Dodge Viper SRT-10, une brute à l'état pur

Tel que publié dans le Guide de l'auto 2003

Après avoir fait la belle sous la forme d'un prototype dans les salons de l'auto un peu partout à travers l'Amérique, la Dodge Viper SRT accède cette année à la production en série. En petite série devrions-nous dire puisque cette brute à l'état pur est loin d'être la voiture de monsieur Tout-le-Monde. On a eu beau la doter d'un ABS, d'un tableau de bord revu et corrigé par l'ex-Québécois Ralph Gilles, d'un habitacle plus spacieux et d'un toit souple moins artisanal, elle demeure une voiture d'exception qui s'adresse à une minorité de conducteurs dont la principale préoccupation est la performance avec un grand P.

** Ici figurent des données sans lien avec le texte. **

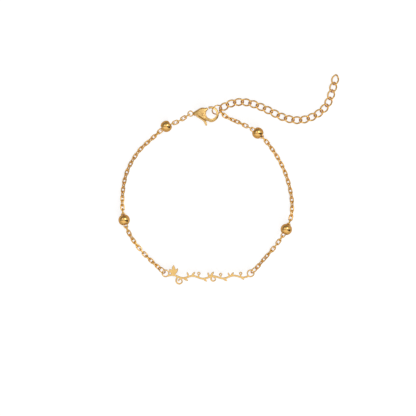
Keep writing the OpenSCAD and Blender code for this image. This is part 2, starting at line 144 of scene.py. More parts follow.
# %% Grids, joined grids and finished pieces
def grid_quads(rows, columns, closed_rows=True):
    """Quads of a grid that closes along its columns: each corner with the next row and the next column."""
    i = np.arange(rows if closed_rows else rows - 1)[:, None]
    j = np.arange(columns)[None, :]
    near, far, beside = i * columns, (i + 1) % rows * columns, (j + 1) % columns
    return np.stack([near + j, far + j, far + beside, near + beside], -1).reshape(-1, 4)


def joined(shapes):
    """One list of corners and one of faces from many."""
    starts = np.cumsum([0] + [len(spots) for spots, faces in shapes[:-1]])
    return (np.vstack([spots for spots, faces in shapes]),
            np.vstack([faces + start for (spots, faces), start in zip(shapes, starts)]))


DRESSED = []


def make_piece(name, spots, faces, part, slot, body="bracelet", normals=None):
    """An object from corners in metres and lists of faces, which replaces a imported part. The volume is the
    sum of a . (b x c) / 6 over its triangles."""
    mesh = bpy.data.meshes.new(name)
    mesh.from_pydata(spots.tolist(), [], sum([group.tolist() for group in faces], []))
    mesh.polygons.foreach_set("use_smooth", [True] * len(mesh.polygons))
    if normals is not None:
        mesh.normals_split_custom_set_from_vertices(normals.tolist())
    mesh.calc_loop_triangles()
    order = np.empty(len(mesh.loop_triangles) * 3, int)
    mesh.loop_triangles.foreach_get("vertices", order)
    a, b, c = spots[order.reshape(-1, 3)].transpose(1, 0, 2)
    volume = (a * np.cross(b, c)).sum() / 6
    piece = bpy.data.objects.new(name, mesh)
    bpy.context.scene.collection.objects.link(piece)
    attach(piece, body)
    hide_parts(part)
    DRESSED.append((piece, part, slot))
    print(f"{name}: {len(order) // 3} triangles round {volume / MM ** 3:.2f} cubic mm")
    return piece


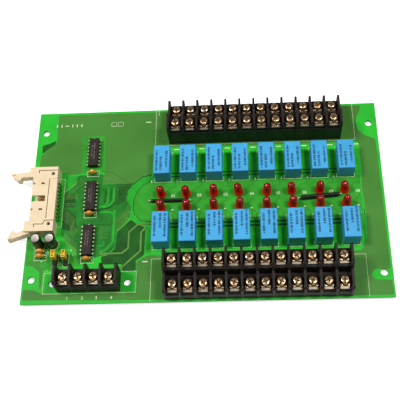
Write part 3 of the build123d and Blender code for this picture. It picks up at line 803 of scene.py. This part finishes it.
def round_line(x, y, radius):
    """A closed round legend line."""
    return [(x + radius * math.cos(a), y + radius * math.sin(a)) for a in arc(0, 361, 18)]


def legend_lines():
    """Legend lines: outlines of the blocks, the header, the relays and the small parts."""
    lines = [
        [(20.6, 82.5), (20.6, 49.4)],
        [(17.0, 49.4), (20.6, 49.4)],
        [(18.0, 82.5), (20.6, 82.5)],
        [(77.5, 131.4), (77.5, 104.8), (205.3, 104.8), (205.3, 131.4)],
        [(77.3, 0.6), (77.4, 26.9), (205.0, 26.9), (205.0, 0.6)],
        box_line(12.9, 6.2, 68.7, 19.4),
        [(79.3, 131.0), (79.3, 127.6)],
        box_line(48.2, 120.6, 51.4, 123.6),
        box_line(52.6, 120.6, 55.8, 123.6),
    ]
    for x, y in relay_places():
        lines.append([(x - 5.5, y - 8.0), (x - 5.5, y - 10.5), (x + 5.5, y - 10.5), (x + 5.5, y - 8.0)])
        lines.append([(x - 5.5, y + 8.0), (x - 5.5, y + 10.5), (x + 5.5, y + 10.5), (x + 5.5, y + 8.0)])
    for low, high in (board_mm(box) for box in solids_of("ceramic_capacitors")):
        lines.append(box_line(low[0] - 1.6, low[1] - 0.7, high[0] + 1.6, high[1] + 0.7))
    for low, high in (board_mm(box) for box in solids_of("electrolytic_bungs")):
        lines.append(round_line((low[0] + high[0]) / 2, (low[1] + high[1]) / 2, 3.6))
    for low, high in (board_mm(box) for box in solids_of("jumper_bases")):
        lines.append(box_line(low[0] - 0.5, low[1] - 0.5, high[0] + 0.5, high[1] + 0.5))
    return lines


def legend_marks():
    """Short legend bars by the relays, over the chips and where a real board has lettering."""
    lines = [[(70.7, 122.9), (74.2, 123.0)], [(71.9, 25.3), (75.2, 25.3)]]
    lines += [[(x, 121.0), (x, 123.0)] for x in (12.0, 15.0, 22.2, 25.2, 28.2)]
    lines.append([(17.4, 122.0), (19.8, 122.0)])
    for x, y in relay_places():
        if y > 66:
            lines.append([(x - 7.3, y - 10.6), (x - 7.3, y - 8.9)])
            lines.append([(x + 6.4, y + 12.8), (x + 9.8, y + 12.8)])
        else:
            lines.append([(x + 5.6, y + 15.7), (x + 6.8, y + 15.7)])
    for name in CHIP_NODES:
        low, high = board_mm(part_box(name))
        middle = (low[0] + high[0]) / 2
        lines.append([(middle - 0.8, high[1] + 1.5), (middle + 0.8, high[1] + 1.5)])
    return lines


def board_mm(box):
    """The lowest and highest corner of a box in mm from the board's front left corner."""
    return [((corner.x - BOARD_LOW.x) / MM, (corner.y - BOARD_LOW.y) / MM) for corner in box]


def numeral(text, x, y, size):
    """A plain printed number, its height in mm."""
    deselect()
    bpy.ops.object.text_add()
    mark = bpy.context.object
    mark.data.body = text
    mark.data.size = size * 1.4 * MM
    mark.data.extrude = 0.01 * MM
    mark.data.align_x = "CENTER"
    mark.data.align_y = "CENTER"
    mark.data.offset = 0.02 * MM
    mark.data.resolution_u = 3
    bpy.ops.object.convert(target="MESH")
    mark = bpy.context.object
    mark.location = spot(x, y, 0.045)
    settle(mark)
    return mark


class RELAYBOARD_OT_board(bpy.types.Operator):
    """Model the board's copper planes and tracks under the mask"""

    bl_idname = "relayboard.board"
    bl_label = "Board"

    def add(self, piece, finish):
        finish_piece(piece, finish, "solder_mask")

    def execute(self, context):
        look = settings()
        track, rise = look.track_width / MM, look.copper_height / MM
        for name, outlines, top, radius, finish in (
            ("ground_plane", [GROUND_PLANE], 0.022, 1.2, "copper_mask"),
            ("supply_plane", [SUPPLY_PLANE], 0.022, 0.6, "copper_mask"),
            ("relay_field", [RELAY_FIELD, CHIP_WINDOW, CORNER_FIELD], 0.02, 0.8, "field_mask"),
            ("relay_gaps", [UPPER_GAPS, LOWER_GAPS], 0.018, 0.8, "gap_mask_painted_light"),
            ("driver_field", [DRIVER_FIELD], 0.016, 1.2, "middle_mask"),
            ("dark_areas", DARK_AREAS, 0.026, 1.0, "dark_mask"),
            ("bright_strips", STRIP_AREAS, 0.026, 0.8, "run_mask"),
            ("field_rim", [FIELD_RIM], 0.018, 0.8, "run_mask"),
        ):
            self.add(flat_areas(name, outlines, top, radius), finish)
        for name, runs, height, finish in (
            ("bright_runs", BRIGHT_RUNS, 0.03, "run_mask"),
            ("dark_runs", DARK_RUNS, 0.034, "dark_mask"),
        ):
            self.add(join([flat_lines("run", [run], width, height) for width, run in runs], name), finish)
        self.add(flat_lines("signal_tracks", signal_tracks(), track, rise + 0.006), "track_mask")
        self.add(flat_lines("field_tracks", field_tracks(), track * 1.5, rise), "middle_mask")
        self.add(flat_lines("power_tracks", POWER_RUNS, look.power_width / MM, rise + 0.004), "track_mask")
        rows = [[(77.6, y), (203.6, y)] for y in (84.5, 82.1, 49.8, 47.4)]
        self.add(flat_lines("row_gaps", rows, 1.25, 0.03), "dark_mask")
        return {"FINISHED"}


class RELAYBOARD_OT_legend(bpy.types.Operator):
    """Print the legend: outlines, ticks and plain numbers"""

    bl_idname = "relayboard.legend"
    bl_label = "Legend"

    def execute(self, context):
        width = settings().silk_width / MM
        pieces = [flat_lines("legend_lines", legend_lines(), width, 0.05)]
        pieces.append(flat_lines("legend_bars", legend_marks(), 0.85, 0.055))
        marks = [numeral(str(i + 1), x, 3.2, 1.9) for i, x in enumerate((28.0, 37.0, 45.4, 54.4))]
        columns = sorted(x for x, y in relay_places() if y > 66)
        marks += [numeral(f"{i + 1:02}", x + 6.6, 68.6, 1.9) for i, x in enumerate(columns)]
        small = ((14.4, 21.1), (14.0, 32.3), (10.3, 27.0), (28.0, 33.7), (29.3, 30.4))
        marks += [numeral(str(i + 1), x, y, 1.3) for i, (x, y) in enumerate(small)]
        pieces.append(join(marks, "legend_numbers"))
        for piece in pieces:
            finish_piece(piece, "legend_ink", "solder_mask")
        return {"FINISHED"}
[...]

C'est, curieusement, la tentative de doter la Dodge Viper d'un toit cabriolet digne de ce nom qui a donné naissance au nouveau modèle qui voit le jour cette année. Les ingénieurs ont découvert qu'il leur fallait allonger la plate-forme de 6,6 cm afin d'installer le mécanisme du toit. Ce qui les obligeait en même temps à modifier plus de 50 % des pièces de la carrosserie et plusieurs composantes mécaniques. Constatant ce problème, ils ont décidé de repartir à zéro. En accord avec sa vocation première, la nouvelle Viper est également le premier véhicule à être lancé par la division PVO responsable du développement des voitures sport chez Chrysler.

Ces lettres signifient Performance Vehicle Operation et ce groupe a la charge du développement de tous les modèles sportifs et haute performance affichant les emblèmes Chrysler et Dodge. Comme modèle inaugural, il eût été difficile de trouver mieux que la Viper, l'une des voitures sport les plus spectaculaires sur le marché. Et même si ce sont des considérations d'ordres pratique et esthétique qui ont mené à ce renouveau, soyez assuré que le volet haute performance de la Viper n'a pas été négligé.

505, 500, 525

Pour répondre aux attentes des propriétaires de Viper, les ingénieurs ont d'abord fourré leur nez sous le capot afin d'améliorer la puissance et le couple du moteur V10 qui équipe ce modèle depuis ses débuts sur le marché. La cylindrée a été augmentée à 8,3 litres (505 pouces cubes pour les conservateurs) tandis que la puissance est passée de 450 à 500 chevaux. Mais c'est surtout un couple hors du commun qui a toujours caractérisé ce gros V10. Le voici rendu à 525 lb-pi. Ce V10 est toujours couplé à une boîte manuelle Tremec T56 à 6 rapports dotée d'un mécanisme à commande électronique permettant de « sauter » les 2e et 3e rapports lorsque le système détecte une conduite lente et détendue. Dans sa dernière version, la Viper hérite de freins Brembo qui sont non seulement plus gros mais munis d'étriers à quatre pistons. On retient surtout toutefois que ceux-ci sont enfin dotés d'un système ABS pouvant fonctionner jusqu'à plus de 300 km/h.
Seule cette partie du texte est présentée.